I SUCCUMBED WITH JOY.

There is literally nothing about Burger Joint in Chicago that I do not love, from the fact that it's underground, like some kind of hamburger speakeasy, to the way it neglects to label its poutine as "For you, and two hungry friends".

I got a hamburger, a chocolate shake, and an order of poutine. And I was all "Yay poutine!" and my server was like "But not with real curds! But it has gorgeous creamy shredded mozzarella and provolone, you will not be sorry," and then proceeded to serve me the largest helping of poutine I have ever seen in my god damned life. I was expecting a cup of fries and cheese and gravy, like you get in Toronto, and instead I got A TRAY OF POUTINE.

I tried to eat it all. You guys know the expression "meat sweats"? I have gravy sweats. I brought two thirds of it home.

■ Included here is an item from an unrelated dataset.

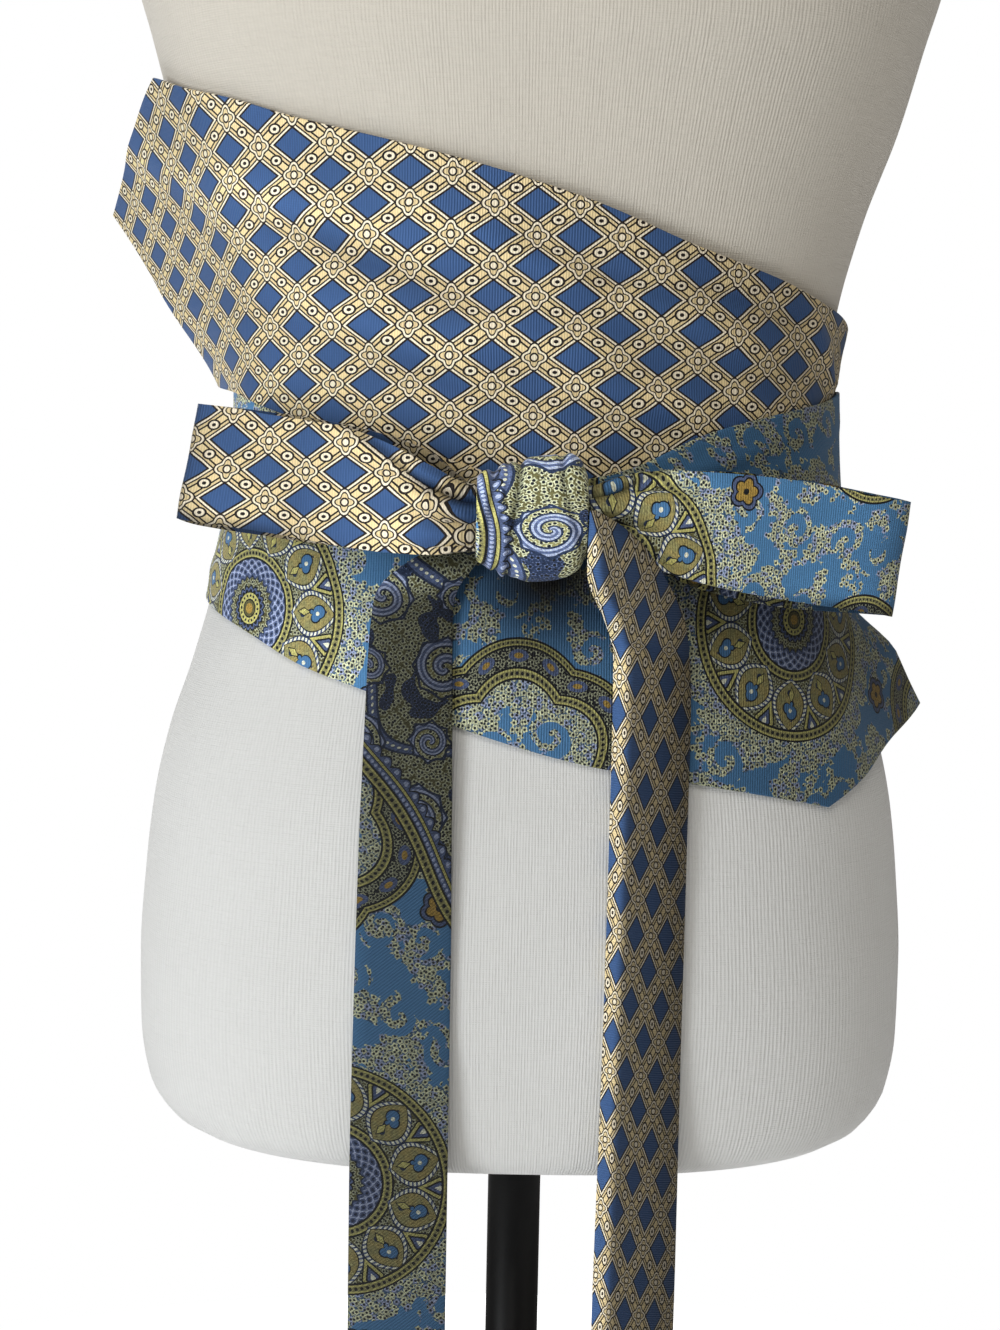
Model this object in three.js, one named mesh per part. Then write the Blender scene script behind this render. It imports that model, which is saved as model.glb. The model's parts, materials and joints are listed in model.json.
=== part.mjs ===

The thing is, it was so good. The fries were fresh and crispy and the cheese and gravy were in just the right proportions. And the burger was one of the best I've ever had, with a lovely fluffy bun and fresh meat, and I'm like BURGER! and then I'm like JESUS CHRIST POUTINE and then OH MY GOD THIS MILKSHAKE and the upshot is I am dead of food.

Burger Joint: you'll die happy!
ext_74: Baron Samadai in cat form (Default)

[identity profile] siliconshaman.livejournal.com 2012-03-02 01:20 am (UTC)(link)
Burger joint..caterers to Valhalla, apparently.

[identity profile] jesseofthenorth.livejournal.com 2012-03-02 01:58 am (UTC)(link)
If you are going to be dead from something this would always get my vote :D Because. BURGER!!

[identity profile] shadowturquoise.livejournal.com 2012-03-02 03:18 am (UTC)(link)
Ok, I had to Google "poutine" to see what you were talking about. Hmmmmmm..... I think it's best if I never try that because I really don't need to love any more triple-bypass foods. But I really like the sound of Speakeasy burger joints.

[personal profile] ivorysilk 2012-03-02 05:18 am (UTC)(link)
Dude, you cannot get poutine in Toronto, not decent poutine, anyway. You must travel east of Toronto--into, yes, Quebec, to get it. Only then is it real.

Also: I scoff at your Chicago poutine, scoffingly.

[identity profile] copperbadge.livejournal.com 2012-03-02 02:23 pm (UTC)(link)
Scoff all you like, it was fucking delicious :D

[identity profile] redstapler.livejournal.com 2012-03-02 05:45 am (UTC)(link)
In Montreal, it's served on trays like that.

It's an Acadian conspiracy to kill us.

[identity profile] lots42.livejournal.com 2012-03-02 12:04 pm (UTC)(link)
Today Sam was attacked by surprise fries.

[identity profile] bakaknight.livejournal.com 2012-03-02 01:04 pm (UTC)(link)
I've never had Poutine outside of a tray. Except when I made it at home in a giant freakarse bowl.

[identity profile] copperbadge.livejournal.com 2012-03-02 02:11 pm (UTC)(link)
I've always got it in cups. That way the fries stick up out of the gravy and you have something to grab!

[identity profile] bakaknight.livejournal.com 2012-03-02 02:41 pm (UTC)(link)
Forks man. Enough thick beef gravy with beer in it that you need a freaking fork to get anything.

[identity profile] copperbadge.livejournal.com 2012-03-02 02:43 pm (UTC)(link)
Well, I did use a fork on last night's delightful monstrosity.

[identity profile] bakaknight.livejournal.com 2012-03-02 02:45 pm (UTC)(link)
AHA!

[identity profile] dreamwaffles.livejournal.com 2012-03-04 03:24 pm (UTC)(link)
Oh god now I have a major poutine craving.